Team MOST within Geophysical and Industrial Flows Lab in Grenoble (LEGI) is one of the world leaders in this LES domain. It was able to show that turbulence is dominated by few coherent vortices which are born unpredictably, interact, and eventually die. MOST has worked for numerous industrial development programs such as: aerospace engineering (European Hermes shuttle, Rafale plane, supersonic transport plane, Ariane V engines), cars and trains, nuclear energy. LES carried out in MOST have also been used in meteorology for a new interpretation of December 1999 severe storms, as well as in oceanography to simulate ocean polar-water diving. This last phenomenon is a crucial link in climate evolution.


Guy Ourisson, Chairman of the French Academy of Sciences, awards Marcel Lesieur the Grand prix Marcel Dassault, on November 30 th 1998.

Marcel Lesieur is author or co-author of about 140 publications in international journals.

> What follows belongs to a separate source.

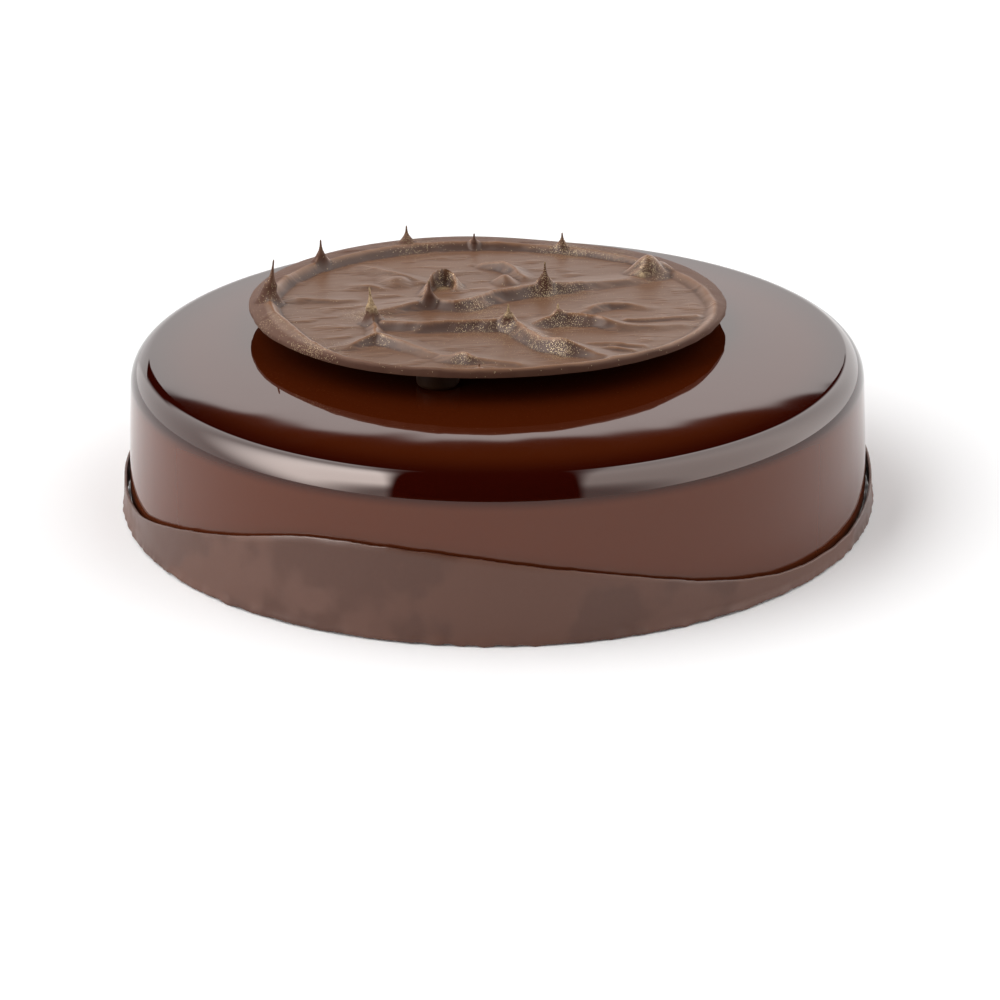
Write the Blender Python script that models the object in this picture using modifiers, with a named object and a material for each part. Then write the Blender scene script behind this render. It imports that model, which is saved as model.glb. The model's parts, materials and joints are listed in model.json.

He has done several hundreds of presentations (including several tenths invited) in symposia, courses and seminars in numerous countries, including the prestigious « Jean Ginoux lecture » at von Karman institute in 1993. He wrote a graduate course " Turbulence in Fluids" (Springer, 4th edition, 2008) and a popularization book « La Turbulence » (1994, EDP-Springer). He was the main coordinator of three books « Computational Fluid Dynamics » (Les Houches summer school,1993, Elsevier), « Turbulence et Déterminisme » (EDP/Springer, 1998) and «« New Trends in Turbulence » (Les Houches summer school, 2000, EDP/Springer).

He serves on the 'Editorial Board of the following international journals: ``Dynamics of Atmosphere and Oceans", ``JSME International Journal (series B)", ``Flow, Turbulence and Combustion". In 2000 he created the electronic journal « Journal of Turbulence ». He was Scientific Committee chairman of ``Turbulent Shear Flows 11" (Grenoble 1997), chairman of the three national research programs: ATP CNRS ``Geophysical Fluid Dynamics" (1983-1987), GDR CNRS ``Computational Fluid Mechanics" (1988-1992), CEA-CNRS ``Turbulence, Interface and Modelling " (1996-1997), chairman of the scientific and technical group ``Fluid Mechanics and Turbulence" of the French Mechanics Association (AFM, 1999-2002).

Finally, Marcel Lesieur is father of 4 children (Stéphanie, Juliette, Guillaume, Alexandre) and grandfather of Léo, Basile, Maëlle and Lila.